Repeat the listing below word for word, stopping after the line that contains "timer_mark_z = 0.0816".

####

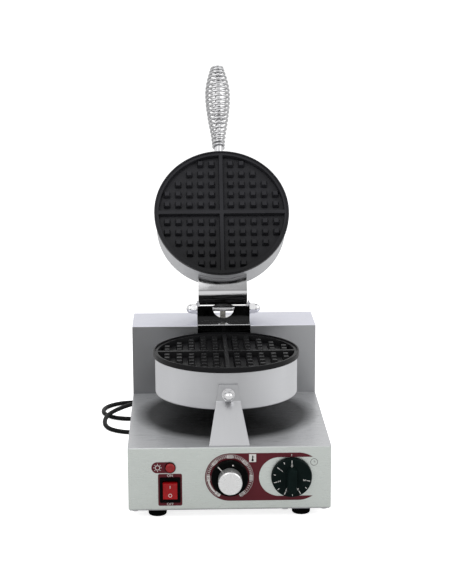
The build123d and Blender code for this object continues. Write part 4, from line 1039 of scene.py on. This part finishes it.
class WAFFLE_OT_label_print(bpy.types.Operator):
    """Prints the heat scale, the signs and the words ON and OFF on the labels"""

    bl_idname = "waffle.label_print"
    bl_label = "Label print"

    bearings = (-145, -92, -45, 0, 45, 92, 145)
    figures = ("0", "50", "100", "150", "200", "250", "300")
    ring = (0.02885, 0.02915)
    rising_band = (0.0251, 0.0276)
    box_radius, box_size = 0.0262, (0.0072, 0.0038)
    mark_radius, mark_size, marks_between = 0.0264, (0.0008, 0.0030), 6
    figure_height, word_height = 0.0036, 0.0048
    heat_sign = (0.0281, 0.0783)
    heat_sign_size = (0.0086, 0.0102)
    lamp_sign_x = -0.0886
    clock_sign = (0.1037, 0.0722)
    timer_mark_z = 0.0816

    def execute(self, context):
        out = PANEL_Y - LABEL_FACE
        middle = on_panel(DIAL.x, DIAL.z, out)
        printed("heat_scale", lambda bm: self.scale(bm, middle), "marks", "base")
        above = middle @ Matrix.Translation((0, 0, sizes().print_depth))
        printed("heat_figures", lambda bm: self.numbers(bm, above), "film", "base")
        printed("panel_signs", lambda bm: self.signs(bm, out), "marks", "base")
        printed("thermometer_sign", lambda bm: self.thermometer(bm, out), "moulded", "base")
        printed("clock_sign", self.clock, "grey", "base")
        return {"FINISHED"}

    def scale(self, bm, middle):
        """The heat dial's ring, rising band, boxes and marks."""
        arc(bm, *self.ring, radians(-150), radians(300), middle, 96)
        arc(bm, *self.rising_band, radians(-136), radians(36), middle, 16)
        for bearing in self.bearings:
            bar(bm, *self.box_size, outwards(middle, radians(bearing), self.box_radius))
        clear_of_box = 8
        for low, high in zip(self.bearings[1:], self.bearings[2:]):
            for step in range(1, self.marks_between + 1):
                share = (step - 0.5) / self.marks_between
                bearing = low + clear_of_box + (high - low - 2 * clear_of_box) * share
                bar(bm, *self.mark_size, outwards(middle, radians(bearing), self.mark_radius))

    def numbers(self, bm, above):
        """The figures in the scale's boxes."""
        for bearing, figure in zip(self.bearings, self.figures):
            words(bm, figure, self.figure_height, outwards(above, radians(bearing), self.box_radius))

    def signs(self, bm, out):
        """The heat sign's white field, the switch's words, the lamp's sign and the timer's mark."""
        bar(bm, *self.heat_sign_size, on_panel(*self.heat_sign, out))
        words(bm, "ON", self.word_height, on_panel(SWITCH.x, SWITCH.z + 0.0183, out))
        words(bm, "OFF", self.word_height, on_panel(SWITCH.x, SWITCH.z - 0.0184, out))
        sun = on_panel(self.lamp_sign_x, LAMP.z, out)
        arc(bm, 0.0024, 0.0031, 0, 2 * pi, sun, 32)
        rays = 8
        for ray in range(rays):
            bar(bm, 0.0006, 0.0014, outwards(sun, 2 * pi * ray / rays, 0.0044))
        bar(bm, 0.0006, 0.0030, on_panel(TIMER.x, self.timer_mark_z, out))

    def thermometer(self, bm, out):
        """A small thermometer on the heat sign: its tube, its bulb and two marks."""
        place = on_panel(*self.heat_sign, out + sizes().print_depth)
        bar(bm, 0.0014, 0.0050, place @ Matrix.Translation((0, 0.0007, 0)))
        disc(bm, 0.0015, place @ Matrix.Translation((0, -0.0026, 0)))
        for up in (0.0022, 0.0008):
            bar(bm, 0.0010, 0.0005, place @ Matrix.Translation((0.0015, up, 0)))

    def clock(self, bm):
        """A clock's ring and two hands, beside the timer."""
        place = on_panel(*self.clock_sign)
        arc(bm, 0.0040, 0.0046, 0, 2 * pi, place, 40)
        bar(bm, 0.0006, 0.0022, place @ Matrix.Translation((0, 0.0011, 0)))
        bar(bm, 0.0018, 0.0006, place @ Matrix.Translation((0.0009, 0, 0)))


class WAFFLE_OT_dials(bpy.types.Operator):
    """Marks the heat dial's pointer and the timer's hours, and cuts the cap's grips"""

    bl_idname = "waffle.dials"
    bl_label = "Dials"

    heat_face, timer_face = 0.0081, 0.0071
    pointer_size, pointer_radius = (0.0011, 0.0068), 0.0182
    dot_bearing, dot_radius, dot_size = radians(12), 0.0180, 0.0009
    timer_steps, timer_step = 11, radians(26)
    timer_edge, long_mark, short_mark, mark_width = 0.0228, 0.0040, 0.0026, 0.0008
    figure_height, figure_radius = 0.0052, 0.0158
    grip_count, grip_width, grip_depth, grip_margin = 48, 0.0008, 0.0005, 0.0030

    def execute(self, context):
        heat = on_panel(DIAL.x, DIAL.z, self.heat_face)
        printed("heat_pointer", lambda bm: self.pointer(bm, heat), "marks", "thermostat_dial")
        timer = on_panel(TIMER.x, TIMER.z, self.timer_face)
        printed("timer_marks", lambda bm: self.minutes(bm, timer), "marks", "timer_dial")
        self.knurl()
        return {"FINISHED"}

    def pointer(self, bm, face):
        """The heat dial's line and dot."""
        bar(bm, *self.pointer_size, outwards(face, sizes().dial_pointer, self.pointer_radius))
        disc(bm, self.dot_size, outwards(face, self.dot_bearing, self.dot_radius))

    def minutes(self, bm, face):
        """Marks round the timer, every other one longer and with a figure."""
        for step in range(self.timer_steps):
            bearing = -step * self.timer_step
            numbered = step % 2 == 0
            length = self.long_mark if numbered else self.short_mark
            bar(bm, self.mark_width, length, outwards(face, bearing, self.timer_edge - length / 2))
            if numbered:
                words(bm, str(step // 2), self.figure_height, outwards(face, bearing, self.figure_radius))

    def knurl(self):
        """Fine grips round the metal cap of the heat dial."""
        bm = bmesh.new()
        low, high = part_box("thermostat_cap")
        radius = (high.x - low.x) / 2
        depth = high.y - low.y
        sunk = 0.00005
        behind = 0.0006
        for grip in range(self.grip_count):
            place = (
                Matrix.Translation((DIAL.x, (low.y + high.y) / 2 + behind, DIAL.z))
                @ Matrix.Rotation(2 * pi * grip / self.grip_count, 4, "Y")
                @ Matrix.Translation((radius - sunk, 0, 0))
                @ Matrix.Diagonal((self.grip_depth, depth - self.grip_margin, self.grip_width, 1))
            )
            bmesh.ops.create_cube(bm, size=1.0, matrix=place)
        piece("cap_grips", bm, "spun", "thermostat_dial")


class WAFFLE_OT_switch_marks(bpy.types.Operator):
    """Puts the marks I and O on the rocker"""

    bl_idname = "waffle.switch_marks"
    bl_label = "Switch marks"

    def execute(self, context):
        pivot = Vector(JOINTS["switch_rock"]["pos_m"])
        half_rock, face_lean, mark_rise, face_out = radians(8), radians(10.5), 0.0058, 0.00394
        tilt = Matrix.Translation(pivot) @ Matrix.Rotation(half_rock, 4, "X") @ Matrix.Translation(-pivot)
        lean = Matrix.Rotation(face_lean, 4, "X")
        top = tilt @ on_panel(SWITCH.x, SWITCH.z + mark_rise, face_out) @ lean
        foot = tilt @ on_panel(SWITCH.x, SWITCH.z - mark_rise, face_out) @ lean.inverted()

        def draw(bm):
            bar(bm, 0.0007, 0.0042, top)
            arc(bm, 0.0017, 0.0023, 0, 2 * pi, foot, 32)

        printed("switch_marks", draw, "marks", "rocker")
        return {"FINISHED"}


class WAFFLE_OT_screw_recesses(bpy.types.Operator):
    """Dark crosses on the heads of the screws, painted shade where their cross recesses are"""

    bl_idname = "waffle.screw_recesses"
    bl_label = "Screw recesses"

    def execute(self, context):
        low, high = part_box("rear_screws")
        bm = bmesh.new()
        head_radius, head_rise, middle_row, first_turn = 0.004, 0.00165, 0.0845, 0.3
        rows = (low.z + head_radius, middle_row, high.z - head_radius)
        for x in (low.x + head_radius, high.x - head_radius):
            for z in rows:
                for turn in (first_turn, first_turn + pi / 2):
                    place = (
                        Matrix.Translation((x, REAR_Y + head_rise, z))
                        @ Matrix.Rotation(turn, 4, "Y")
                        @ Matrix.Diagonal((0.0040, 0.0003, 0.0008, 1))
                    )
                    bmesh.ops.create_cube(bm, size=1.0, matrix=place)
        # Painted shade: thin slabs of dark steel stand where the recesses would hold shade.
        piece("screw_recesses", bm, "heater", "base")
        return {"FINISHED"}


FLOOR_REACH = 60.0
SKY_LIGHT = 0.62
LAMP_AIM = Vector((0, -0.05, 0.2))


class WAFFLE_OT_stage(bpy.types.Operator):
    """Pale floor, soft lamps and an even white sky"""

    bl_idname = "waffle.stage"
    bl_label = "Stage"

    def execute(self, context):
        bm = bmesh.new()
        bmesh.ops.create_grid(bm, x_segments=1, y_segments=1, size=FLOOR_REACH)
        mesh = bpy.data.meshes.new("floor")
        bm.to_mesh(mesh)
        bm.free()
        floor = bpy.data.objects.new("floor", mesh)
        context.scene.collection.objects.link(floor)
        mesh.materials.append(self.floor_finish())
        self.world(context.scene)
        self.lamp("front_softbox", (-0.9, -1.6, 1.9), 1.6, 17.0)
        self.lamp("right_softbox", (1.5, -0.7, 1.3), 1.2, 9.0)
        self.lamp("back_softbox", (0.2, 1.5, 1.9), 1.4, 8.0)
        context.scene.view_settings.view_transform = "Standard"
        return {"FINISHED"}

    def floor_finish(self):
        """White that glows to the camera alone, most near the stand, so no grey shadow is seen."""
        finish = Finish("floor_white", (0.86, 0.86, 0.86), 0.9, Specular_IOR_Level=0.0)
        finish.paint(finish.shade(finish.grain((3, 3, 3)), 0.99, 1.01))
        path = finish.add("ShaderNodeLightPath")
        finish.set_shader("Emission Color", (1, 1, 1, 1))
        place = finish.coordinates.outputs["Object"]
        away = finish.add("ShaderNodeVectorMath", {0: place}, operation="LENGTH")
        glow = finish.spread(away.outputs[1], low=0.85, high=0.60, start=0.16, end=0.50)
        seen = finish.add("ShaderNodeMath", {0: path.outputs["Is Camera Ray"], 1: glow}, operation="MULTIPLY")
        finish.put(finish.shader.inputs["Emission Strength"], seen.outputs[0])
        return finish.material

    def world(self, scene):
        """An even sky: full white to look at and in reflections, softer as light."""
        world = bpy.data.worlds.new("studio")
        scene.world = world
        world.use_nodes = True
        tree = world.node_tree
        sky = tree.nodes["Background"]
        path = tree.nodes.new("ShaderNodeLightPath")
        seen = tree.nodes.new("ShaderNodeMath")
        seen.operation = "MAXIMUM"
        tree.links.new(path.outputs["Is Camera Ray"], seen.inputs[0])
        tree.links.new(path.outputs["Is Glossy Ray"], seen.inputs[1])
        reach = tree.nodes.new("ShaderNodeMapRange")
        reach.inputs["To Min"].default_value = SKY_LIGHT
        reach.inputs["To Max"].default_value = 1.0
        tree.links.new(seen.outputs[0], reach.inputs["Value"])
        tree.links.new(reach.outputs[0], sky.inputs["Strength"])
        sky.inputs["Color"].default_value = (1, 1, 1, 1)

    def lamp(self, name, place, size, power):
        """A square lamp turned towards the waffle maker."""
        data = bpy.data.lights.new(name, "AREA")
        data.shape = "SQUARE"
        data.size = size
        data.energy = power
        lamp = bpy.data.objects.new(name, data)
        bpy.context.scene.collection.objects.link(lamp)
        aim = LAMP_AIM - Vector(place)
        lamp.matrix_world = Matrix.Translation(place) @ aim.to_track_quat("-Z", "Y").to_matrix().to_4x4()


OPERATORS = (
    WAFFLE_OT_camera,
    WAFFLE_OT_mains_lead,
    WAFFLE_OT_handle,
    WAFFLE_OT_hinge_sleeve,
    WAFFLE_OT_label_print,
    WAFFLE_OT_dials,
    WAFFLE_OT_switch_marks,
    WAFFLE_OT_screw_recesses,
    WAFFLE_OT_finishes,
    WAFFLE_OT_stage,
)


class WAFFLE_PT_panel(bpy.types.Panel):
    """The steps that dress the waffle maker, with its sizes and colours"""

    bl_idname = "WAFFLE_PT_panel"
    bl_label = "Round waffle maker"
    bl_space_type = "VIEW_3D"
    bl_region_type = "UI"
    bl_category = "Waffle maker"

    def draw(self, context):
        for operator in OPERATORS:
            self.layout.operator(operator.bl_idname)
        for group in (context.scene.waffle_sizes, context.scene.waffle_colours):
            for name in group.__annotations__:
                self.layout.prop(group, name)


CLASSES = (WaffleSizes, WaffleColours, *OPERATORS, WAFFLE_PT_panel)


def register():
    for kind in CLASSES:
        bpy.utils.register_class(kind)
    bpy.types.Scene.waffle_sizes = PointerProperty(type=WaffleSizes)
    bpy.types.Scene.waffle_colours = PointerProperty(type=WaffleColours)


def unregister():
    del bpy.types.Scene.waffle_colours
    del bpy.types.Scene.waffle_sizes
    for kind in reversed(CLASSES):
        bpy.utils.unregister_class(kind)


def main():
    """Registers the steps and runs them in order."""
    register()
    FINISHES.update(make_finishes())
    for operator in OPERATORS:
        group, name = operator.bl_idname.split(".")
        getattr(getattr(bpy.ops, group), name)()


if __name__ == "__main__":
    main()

####

● **Response**:
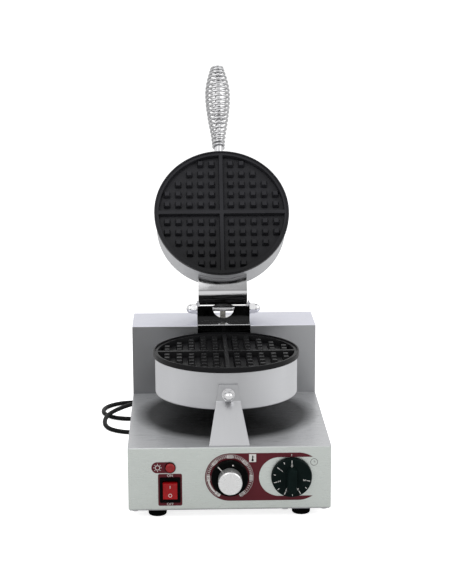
The build123d and Blender code for this object continues. Write part 4, from line 1039 of scene.py on. This part finishes it.
class WAFFLE_OT_label_print(bpy.types.Operator):
    """Prints the heat scale, the signs and the words ON and OFF on the labels"""

    bl_idname = "waffle.label_print"
    bl_label = "Label print"

    bearings = (-145, -92, -45, 0, 45, 92, 145)
    figures = ("0", "50", "100", "150", "200", "250", "300")
    ring = (0.02885, 0.02915)
    rising_band = (0.0251, 0.0276)
    box_radius, box_size = 0.0262, (0.0072, 0.0038)
    mark_radius, mark_size, marks_between = 0.0264, (0.0008, 0.0030), 6
    figure_height, word_height = 0.0036, 0.0048
    heat_sign = (0.0281, 0.0783)
    heat_sign_size = (0.0086, 0.0102)
    lamp_sign_x = -0.0886
    clock_sign = (0.1037, 0.0722)
    timer_mark_z = 0.0816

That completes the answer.